The reason this kind of filter is attractive is because of how simple it is to implement.

//-----------------------------------------------------------------------------
// Uses:
//   In-place filter of input buffer.
// Input:
//   data - Data to filtered..
//   dataSize - Number of data points.
//   limit - Maximum change allowed.
// Output:
//   Filtered output is returned in 'data'.
// Author:
//   Andrew Que <https://www.DrQue.net/>
//-----------------------------------------------------------------------------
static inline void slewLimitFilter
(
  int * data,
  size_t dataSize,
  int limit
)
{
  for ( size_t index = 1; index < dataSize; index += 1 )
  {
    int delta = data[ index ] - data[ index - 1 ];
    if ( delta > limit )
      data[ index ] = data[ index - 1 ] + limit;
    else
    if ( delta < -limit )
      data[ index ] = data[ index - 1 ] - limit;
  }
}

Just as with any filter, artifacts are introduced by the slew limit filter.

This sine wave has become a triangle wave because the slew limit is too low. This shape is the result of the filter attenuating the actual data signal. This is an other demonstration.

Here is a clean signal, but because the slew limit is too low the filter cannot keep up with the rate of change of the true signal.

The other problem with the slew limit filter is that it is not very strong.

Here the impulse noise has been doubled and the filter has produced a very messy result. So the filter is clearly not a replacement for a median filter. If you can afford the processing power, use the median filter. If you cannot, the slew limit filter may be a possibility. It depends on what the impulse noise looks like, and how much signal distortion can be tolerated.

November 06, 2017

Impulse Noise Filtering - Implementation of Median Filter

When implementing the median filter there are two options: off-line or real-time. If not done off-line then the filter loops though each data point and calculates the median over a window of the data. Here is an example with a buffer size of 5 and the median window size of 3:

55

42

1000

86

61

55

42

1000

86

61

55

42

1000

86

61

Taking the median for the number highlighted in blue for each row, the filtered data would then be:

55

86

86

Note how the spike of 1000 is filtered out. Note also the resulting buffer is shorter. The filtered data size is always the initial data size less the window size.

If running the filter in real-time, there needs to be a ring-buffer that holds the window size samples. The filtered result is the median of this buffer. New samples replace old samples and the filter continues. Starting this filter requires either loading some starting values or waiting until enough samples have been taken to fill the buffer.

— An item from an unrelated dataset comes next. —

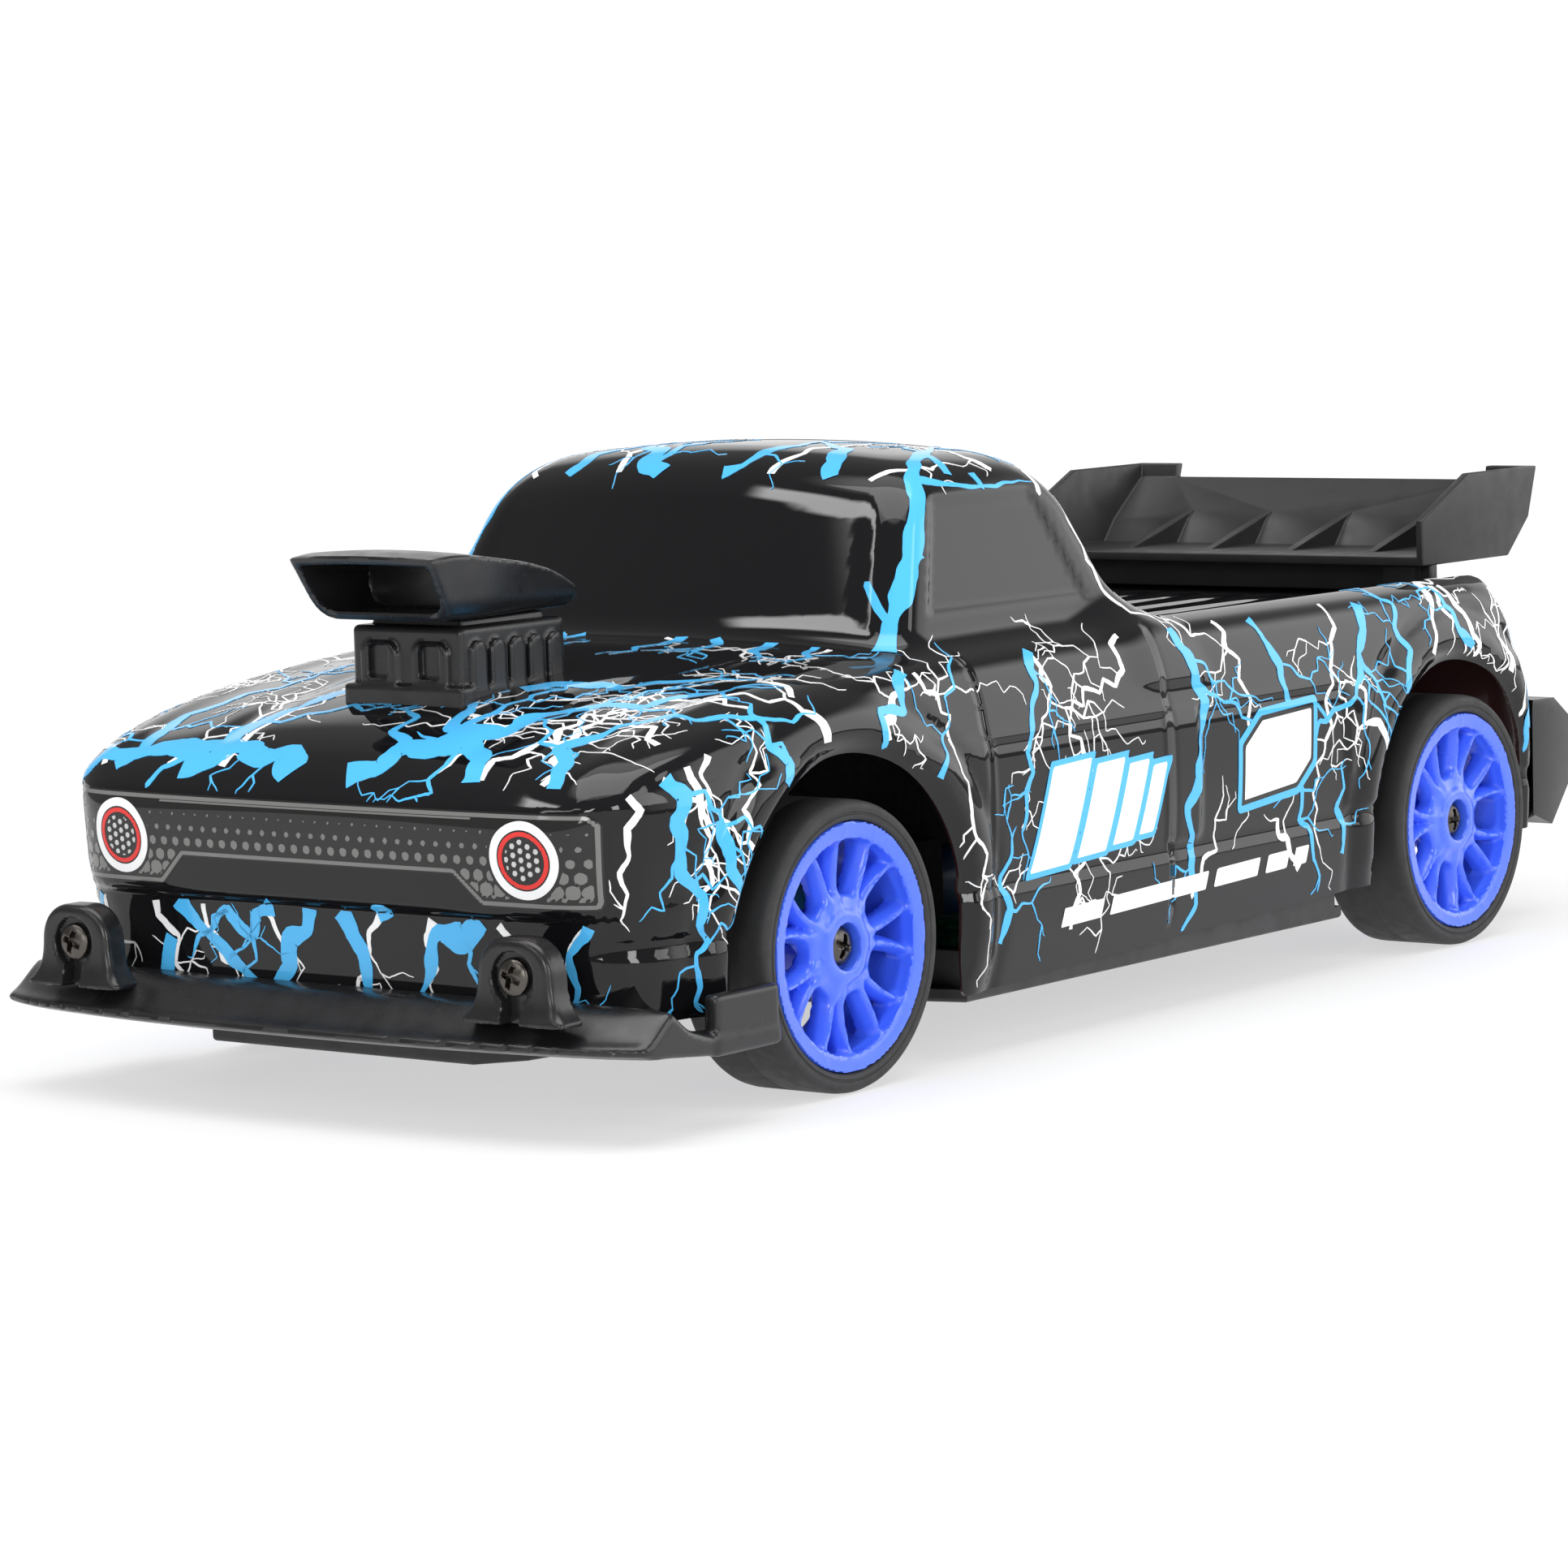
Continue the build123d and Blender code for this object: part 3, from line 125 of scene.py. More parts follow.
def lathe(profile, y, z, n=96, sx=1.0, closed=True):
    """Ring of (x, r) points about the X axis through (y, z). Returns vertices and faces."""
    t = np.arange(n) * 2 * math.pi / n
    v = np.array([[sx * x, y + r * math.cos(a), z + r * math.sin(a)] for a in t for x, r in profile])
    m = len(profile)
    f = []
    for i in range(n):
        j = (i + 1) % n
        for k in range(m if closed else m - 1):
            q = (i * m + k, i * m + (k + 1) % m, j * m + (k + 1) % m, j * m + k)
            f.append(q if sx > 0 else q[::-1])
    return v, f


def curve(pts):
    """Smooth monotone cubic through (x, y) points, held flat outside."""
    x = np.array([p[0] for p in pts], float)
    y = np.array([p[1] for p in pts], float)
    d = np.diff(y) / np.diff(x)
    m = np.empty(len(x))
    m[0], m[-1] = d[0], d[-1]
    for i in range(1, len(x) - 1):
        if d[i - 1] * d[i] <= 0:
            m[i] = 0
        else:
            w1, w2 = 2 * (x[i + 1] - x[i]) + (x[i] - x[i - 1]), (x[i + 1] - x[i]) + 2 * (x[i] - x[i - 1])
            m[i] = (w1 + w2) / (w1 / d[i - 1] + w2 / d[i])

    def f(t):
        t = np.clip(t, x[0], x[-1])
        i = np.clip(np.searchsorted(x, t, side="right") - 1, 0, len(x) - 2)
        h = x[i + 1] - x[i]
        s = (t - x[i]) / h
        return (y[i] * (1 + 2 * s) * (1 - s) ** 2 + m[i] * h * s * (1 - s) ** 2 + y[i + 1] * s * s * (3 - 2 * s)
                + m[i + 1] * h * s * s * (s - 1))
    return f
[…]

If the following is the initial ring buffer at start:

21

30

71

62

72

Then the first output is 62. Assume the current into into the buffer is the second sample. When a new sample arrives, it will replace the second sample. For instance if the new sample is 41, the ring buffer becomes:

21

41

71

62

72

The median of this is again 62 which is the output of the filter. In this way the filter can be used in real-time.

Getting the filter started is up to the implementer. Most of the time simply using an initial buffer full of zeros works just fine. One can also delay producing filtered output until enough samples have been acquired. The entire buffer can be loaded entirely with the first sample taken. Or the window used for calculations can gradually grow until it reaches the desired size. Which option used depends on the application.

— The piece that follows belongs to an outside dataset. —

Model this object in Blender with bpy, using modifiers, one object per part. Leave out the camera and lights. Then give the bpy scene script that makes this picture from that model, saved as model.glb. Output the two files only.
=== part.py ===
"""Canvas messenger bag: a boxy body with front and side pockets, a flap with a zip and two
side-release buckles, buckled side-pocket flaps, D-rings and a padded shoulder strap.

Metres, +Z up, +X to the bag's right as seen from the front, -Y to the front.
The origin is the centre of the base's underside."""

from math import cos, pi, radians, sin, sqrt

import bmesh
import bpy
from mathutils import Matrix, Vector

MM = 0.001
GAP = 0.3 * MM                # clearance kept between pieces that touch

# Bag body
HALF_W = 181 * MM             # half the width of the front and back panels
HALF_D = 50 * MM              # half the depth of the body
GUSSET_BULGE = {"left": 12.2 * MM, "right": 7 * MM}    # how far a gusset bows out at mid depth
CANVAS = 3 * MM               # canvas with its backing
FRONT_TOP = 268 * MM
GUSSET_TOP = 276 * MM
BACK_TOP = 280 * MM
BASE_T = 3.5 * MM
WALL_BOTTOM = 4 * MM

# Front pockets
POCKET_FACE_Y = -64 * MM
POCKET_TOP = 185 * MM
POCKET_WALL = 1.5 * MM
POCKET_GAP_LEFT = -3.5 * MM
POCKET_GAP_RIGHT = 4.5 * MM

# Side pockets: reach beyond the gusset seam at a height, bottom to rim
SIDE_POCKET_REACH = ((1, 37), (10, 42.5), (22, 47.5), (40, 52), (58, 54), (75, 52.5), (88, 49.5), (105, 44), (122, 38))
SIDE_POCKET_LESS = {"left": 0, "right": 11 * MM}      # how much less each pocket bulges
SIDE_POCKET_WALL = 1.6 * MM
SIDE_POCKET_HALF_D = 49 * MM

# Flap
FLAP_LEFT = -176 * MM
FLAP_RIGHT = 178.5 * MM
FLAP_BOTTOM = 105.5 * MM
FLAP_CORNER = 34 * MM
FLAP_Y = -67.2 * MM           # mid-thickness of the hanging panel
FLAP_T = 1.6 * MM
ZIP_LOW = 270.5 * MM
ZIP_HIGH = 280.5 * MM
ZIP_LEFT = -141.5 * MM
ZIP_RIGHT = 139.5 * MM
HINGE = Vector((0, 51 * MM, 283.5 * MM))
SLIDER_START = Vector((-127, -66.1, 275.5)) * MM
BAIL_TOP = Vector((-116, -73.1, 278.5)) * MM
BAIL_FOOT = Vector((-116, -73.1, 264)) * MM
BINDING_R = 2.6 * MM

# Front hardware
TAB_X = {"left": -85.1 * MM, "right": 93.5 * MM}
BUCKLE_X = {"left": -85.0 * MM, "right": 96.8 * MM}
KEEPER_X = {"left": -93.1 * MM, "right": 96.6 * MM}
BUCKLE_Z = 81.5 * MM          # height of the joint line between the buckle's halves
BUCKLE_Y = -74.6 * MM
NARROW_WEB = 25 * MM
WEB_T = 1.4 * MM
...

Basic implementation of the median calculation itself is simple. Sort the data and choose the middle data point. However sorting data is a time consuming task and fast sorting algorithms don’t have fixed run times. In addition if one is using a ring-buffer to hold samples the sorting cannot be done in place.

The easiest filter to implement is a selection sort. It is simple and always takes the same number of steps for any window size. Selection sort is also the slowest sort with a fixed complexity of O( n2 ). One bit of acceleration can be gained by only sorting half the data. Since the median is looking for the middle data point in a sorted set, one needs only to find the middle data point—everything else is ignored.

My co-worker Flux suggested I look into using an insertion sort for small filter window sizes. Worst case an insertion sort has the same speed, O( n2 ) as a selection sort. However the speed improves the more sorted the data initially is. If already sorted the speed of the algorithm is O( n ). Since we are running as a windowed filter we are only ever changing one piece of data at a time. Thus the data remains mostly sorted. As a result the insertion sort runs closer to O( n ) complexity and worst case O( 2n )—once through the array, and once again needing to move the last element to the first element. That allows this filter to still be useful in real-time applications, especially for small window sizes.

Here is a simple C implementation of a median filter useful for real-time applications.

//-----------------------------------------------------------------------------
// Uses:
//   Return the median of the data buffer.
// Input:
//   data - Data from which to select median.
//   indexes - Buffer to hold sort indexes (must contain 'windowSize' elements).
//   windowSize - Number of data points.
// Output:
//   Median of data points.
// Notes:
//   Designed for small data sizes.
//   The 'indexes' must be pre-initialized at least once.  After
//   initialization it can be used for all subsequent calls of the same
//   window size.
//       for ( int index = 0; index < windowSize; index += 1 )
//         indexes[ index ] = index;
// Author:
//   Andrew Que <https://www.DrQue.net/>
//-----------------------------------------------------------------------------
static inline int median
(
  int const * data,
  int * indexes,
  int windowSize
)
{
  // Insert sort the data using swap buffer.
  for ( int indexA = 1; indexA < windowSize; indexA += 1 )
  {
    int value = data[ indexes[ indexA ] ];
    int swapIndex = indexes[ indexA ];

    int indexB = indexA - 1;
    while ( ( indexB >= 0 )
         && ( data[ indexes[ indexB ] ] > value ) )
    {
      indexes[ indexB + 1 ] = indexes[ indexB ];
      indexB -= 1;
    }

    indexes[ indexB + 1 ] = swapIndex;
  }

  // Return median.
  return data[ indexes[ windowSize >> 1 ] ];
}

The code is designed for a ring-buffer and requires a second buffer to hold indexes. One should replace all int with the necessary word size for the application but otherwise the code should be drop-in. The algorithm is fairly efficient up to a few tens of window size. After that some more efficient sorting techniques should be used.